After travelling for several days this war party arrived at the point where they rejoined their lodges. They were still a long distance from the main village, which was near the Arkansas. Each night the scalp of the father was hung up in the lodge occupied by the mother and children. A long and weary march over a wild and desolate country brought them to the main village. Here the captives found that their most serious troubles were to commence. In accordance with Indian custom upon the return of a successful war party, a grand assembly of the tribe took place. The prisoners, captured horses, and scalps were brought forth, and the usual ceremonies, terminating in a scalp dance, followed. Then the division of the spoils was made.
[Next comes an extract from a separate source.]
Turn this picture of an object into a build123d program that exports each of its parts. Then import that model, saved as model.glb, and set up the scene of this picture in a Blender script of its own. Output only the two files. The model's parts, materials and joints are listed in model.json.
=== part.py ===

The captives were apportioned among the various bands composing the tribe so that when the division was completed the mother fell to the possession of one chief, the eldest daughter to that of another, the second, a little girl of probably ten years, to another, and the youngest, a child of three years, to a fourth. No two members of the family were permitted to remain in the same band, but were each carried to separate villages, distant from each other several days march. This was done partly to prevent escape.